Fundamental aspects of SARS-CoV-2 biology remain to be described, having the potential to provide insight to the response effort for this high-priority pathogen.
University of Melbourne researchers describe the first native RNA sequence of SARS-CoV-2, detailing the coronaviral transcriptome and epitranscriptome, and share these data publicly. A data-driven inference of viral genetic features and evolutionary rate is also made. The rapid sharing of sequence information throughout the SARS-CoV-2 pandemic represents an inflection point for public health and genomic epidemiology, providing early insights into the biology and evolution of this emerging pathogen.
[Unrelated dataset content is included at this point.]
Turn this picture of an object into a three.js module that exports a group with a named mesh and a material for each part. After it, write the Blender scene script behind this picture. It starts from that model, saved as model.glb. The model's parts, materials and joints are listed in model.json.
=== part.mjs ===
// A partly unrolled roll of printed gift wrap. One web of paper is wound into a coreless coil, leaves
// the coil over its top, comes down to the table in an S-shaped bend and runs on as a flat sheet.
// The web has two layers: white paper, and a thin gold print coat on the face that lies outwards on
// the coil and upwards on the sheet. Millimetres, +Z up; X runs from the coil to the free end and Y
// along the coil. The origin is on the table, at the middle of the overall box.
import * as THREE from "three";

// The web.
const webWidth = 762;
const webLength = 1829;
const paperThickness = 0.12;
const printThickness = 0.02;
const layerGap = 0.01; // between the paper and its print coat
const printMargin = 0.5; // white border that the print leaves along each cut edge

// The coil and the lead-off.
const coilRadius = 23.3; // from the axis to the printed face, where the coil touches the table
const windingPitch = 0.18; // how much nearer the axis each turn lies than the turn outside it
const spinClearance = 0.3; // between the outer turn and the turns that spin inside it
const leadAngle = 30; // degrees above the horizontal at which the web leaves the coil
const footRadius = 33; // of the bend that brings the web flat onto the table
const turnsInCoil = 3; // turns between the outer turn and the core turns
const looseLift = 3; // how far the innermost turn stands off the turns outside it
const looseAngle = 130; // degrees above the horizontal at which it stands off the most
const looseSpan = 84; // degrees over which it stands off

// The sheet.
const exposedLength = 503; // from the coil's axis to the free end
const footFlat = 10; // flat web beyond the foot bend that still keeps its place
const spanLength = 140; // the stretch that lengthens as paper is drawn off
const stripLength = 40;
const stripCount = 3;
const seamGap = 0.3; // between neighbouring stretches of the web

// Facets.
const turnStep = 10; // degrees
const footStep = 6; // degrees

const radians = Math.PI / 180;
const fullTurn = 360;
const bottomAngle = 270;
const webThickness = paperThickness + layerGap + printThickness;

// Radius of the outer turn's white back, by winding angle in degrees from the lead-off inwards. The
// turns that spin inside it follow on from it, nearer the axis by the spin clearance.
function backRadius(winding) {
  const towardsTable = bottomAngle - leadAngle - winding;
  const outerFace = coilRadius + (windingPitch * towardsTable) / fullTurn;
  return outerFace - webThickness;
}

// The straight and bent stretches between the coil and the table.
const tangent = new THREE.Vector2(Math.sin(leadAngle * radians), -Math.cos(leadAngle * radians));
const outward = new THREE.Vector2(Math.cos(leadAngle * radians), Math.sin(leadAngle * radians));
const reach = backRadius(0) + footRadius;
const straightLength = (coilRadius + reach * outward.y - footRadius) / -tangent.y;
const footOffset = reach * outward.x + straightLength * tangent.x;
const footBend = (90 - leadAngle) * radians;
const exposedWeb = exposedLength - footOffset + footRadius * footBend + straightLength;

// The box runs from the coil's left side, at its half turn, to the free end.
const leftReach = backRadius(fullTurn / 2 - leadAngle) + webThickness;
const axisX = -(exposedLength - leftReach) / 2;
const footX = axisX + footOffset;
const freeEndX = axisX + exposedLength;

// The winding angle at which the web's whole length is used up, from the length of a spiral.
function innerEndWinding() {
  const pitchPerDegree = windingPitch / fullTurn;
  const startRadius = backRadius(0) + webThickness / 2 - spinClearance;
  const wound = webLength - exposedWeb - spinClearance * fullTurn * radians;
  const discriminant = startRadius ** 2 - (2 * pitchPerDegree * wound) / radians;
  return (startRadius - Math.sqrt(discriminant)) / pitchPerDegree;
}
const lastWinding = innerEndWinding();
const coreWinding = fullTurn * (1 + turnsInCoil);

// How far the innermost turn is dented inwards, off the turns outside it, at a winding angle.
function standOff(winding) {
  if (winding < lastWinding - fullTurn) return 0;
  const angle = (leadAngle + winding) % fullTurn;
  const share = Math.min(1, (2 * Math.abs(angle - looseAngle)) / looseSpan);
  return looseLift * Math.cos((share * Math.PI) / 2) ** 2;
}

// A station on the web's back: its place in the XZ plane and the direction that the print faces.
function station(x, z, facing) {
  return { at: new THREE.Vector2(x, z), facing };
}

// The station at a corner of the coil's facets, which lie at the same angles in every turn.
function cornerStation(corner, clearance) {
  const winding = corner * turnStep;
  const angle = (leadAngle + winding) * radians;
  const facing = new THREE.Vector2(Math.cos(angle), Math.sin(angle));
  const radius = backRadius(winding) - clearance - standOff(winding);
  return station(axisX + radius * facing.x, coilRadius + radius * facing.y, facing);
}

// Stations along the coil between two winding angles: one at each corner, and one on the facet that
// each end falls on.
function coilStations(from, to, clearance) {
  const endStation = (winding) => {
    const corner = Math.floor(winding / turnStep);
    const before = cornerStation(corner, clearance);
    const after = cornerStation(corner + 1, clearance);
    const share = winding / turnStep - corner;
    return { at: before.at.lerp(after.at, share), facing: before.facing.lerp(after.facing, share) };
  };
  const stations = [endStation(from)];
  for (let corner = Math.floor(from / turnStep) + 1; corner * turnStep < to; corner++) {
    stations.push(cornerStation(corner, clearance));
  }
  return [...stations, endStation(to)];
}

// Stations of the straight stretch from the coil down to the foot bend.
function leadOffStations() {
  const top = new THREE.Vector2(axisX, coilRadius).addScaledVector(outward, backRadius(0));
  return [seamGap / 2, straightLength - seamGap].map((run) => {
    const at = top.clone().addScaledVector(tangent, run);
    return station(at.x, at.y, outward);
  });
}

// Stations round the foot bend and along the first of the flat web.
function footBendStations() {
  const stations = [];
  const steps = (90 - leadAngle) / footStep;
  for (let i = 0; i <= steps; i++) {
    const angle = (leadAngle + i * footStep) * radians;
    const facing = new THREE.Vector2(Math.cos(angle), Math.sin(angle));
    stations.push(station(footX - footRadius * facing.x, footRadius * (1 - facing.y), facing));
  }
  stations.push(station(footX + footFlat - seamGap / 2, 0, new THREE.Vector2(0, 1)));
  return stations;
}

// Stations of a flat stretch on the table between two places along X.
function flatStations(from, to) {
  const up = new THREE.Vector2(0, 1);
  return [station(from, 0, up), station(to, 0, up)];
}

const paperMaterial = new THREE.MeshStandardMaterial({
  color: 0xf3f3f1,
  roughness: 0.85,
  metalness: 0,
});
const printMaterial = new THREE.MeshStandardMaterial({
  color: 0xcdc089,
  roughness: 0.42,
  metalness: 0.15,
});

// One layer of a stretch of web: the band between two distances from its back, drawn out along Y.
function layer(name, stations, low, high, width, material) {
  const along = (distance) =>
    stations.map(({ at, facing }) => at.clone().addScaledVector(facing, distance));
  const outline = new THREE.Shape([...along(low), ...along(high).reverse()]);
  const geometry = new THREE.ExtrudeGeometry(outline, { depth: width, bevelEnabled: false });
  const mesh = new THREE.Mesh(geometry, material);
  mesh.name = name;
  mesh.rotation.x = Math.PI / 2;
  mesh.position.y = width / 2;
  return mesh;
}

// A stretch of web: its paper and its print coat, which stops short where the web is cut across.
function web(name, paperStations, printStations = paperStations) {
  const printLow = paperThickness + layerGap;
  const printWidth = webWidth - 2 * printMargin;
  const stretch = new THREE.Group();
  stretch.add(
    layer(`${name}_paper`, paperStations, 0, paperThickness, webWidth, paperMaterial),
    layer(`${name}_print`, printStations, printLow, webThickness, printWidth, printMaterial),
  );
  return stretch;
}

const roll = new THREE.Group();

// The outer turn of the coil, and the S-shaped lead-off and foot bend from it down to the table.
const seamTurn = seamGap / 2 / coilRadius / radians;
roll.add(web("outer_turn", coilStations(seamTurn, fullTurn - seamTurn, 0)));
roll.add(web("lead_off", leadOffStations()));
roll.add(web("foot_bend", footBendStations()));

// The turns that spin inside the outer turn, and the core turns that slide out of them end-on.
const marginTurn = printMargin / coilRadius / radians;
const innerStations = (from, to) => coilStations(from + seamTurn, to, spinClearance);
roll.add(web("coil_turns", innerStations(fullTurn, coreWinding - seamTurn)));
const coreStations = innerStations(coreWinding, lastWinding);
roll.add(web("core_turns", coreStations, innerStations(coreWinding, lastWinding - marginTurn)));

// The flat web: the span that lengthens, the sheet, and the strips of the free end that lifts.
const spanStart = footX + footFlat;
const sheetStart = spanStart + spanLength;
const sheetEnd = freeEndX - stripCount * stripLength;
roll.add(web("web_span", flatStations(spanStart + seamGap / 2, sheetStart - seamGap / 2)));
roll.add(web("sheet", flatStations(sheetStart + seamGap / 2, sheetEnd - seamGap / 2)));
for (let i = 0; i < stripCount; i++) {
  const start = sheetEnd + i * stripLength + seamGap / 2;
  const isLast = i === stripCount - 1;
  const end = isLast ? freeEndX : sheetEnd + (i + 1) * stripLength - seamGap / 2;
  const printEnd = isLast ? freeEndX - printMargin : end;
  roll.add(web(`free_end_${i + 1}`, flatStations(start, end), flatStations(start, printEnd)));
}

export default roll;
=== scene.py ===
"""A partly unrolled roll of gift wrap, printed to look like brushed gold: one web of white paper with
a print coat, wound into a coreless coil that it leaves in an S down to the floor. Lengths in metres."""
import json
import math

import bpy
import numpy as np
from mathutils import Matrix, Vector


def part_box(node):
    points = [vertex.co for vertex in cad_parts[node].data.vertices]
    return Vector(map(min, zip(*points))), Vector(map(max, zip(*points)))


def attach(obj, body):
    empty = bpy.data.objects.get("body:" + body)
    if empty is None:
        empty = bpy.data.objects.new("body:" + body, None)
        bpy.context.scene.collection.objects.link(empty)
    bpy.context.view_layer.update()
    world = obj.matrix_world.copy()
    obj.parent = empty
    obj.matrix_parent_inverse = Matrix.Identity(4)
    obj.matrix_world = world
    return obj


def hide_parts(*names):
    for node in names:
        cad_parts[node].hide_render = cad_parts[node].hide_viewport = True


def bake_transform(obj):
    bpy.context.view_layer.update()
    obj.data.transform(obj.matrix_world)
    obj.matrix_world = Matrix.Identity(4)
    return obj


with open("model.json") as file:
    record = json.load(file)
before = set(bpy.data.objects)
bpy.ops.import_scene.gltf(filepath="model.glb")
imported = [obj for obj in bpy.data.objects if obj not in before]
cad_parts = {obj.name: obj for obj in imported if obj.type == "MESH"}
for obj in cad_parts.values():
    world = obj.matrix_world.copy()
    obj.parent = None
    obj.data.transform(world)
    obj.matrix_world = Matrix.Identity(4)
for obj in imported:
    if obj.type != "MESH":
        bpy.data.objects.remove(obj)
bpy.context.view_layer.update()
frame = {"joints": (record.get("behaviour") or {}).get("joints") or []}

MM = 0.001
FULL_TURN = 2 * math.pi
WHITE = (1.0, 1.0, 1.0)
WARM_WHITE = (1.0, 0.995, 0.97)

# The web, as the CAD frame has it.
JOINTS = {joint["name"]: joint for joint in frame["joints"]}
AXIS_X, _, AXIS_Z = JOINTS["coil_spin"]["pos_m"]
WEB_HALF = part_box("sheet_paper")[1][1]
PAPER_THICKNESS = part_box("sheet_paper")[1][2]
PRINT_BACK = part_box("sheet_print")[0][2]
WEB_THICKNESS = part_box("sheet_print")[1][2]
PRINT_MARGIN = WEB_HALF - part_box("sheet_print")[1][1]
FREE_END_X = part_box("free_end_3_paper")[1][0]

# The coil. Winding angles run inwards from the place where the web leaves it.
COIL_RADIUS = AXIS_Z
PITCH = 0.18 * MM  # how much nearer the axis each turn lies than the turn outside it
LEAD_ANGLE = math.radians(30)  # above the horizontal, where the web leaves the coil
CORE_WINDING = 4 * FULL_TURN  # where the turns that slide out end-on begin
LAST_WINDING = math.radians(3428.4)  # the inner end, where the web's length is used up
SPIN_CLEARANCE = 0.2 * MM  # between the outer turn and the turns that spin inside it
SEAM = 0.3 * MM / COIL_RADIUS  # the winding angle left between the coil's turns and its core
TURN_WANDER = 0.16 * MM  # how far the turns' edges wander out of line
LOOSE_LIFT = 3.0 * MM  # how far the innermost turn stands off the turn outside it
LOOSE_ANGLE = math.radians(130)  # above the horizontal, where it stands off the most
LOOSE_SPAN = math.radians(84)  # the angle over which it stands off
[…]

Breakpoint analysis of the SARS-CoV-2 transcriptome
Direct RNA reads carrying a breakpoint relative to the 5’ leader sequence are shown, representing potentially viable transcripts. These breakpoints are localised at the same position on the leader sequence (positions 62-68), and on the 3’ to predicted transcription regulating sequences in the body of the genome (TRS-Bs, highlighted by vertical weight lines), generating common subgenomic mRNAs. Of note, many low frequency breakpoints are detected, although few near the sequence currently annotated as ORF10. The key shows the distribution of transcript breakpoints. Colour is matched to a ‘value’ measuring the number of reads with break points at that position, log10-scaled. The histogram component illustrates the number of transcripts with a given abundance value.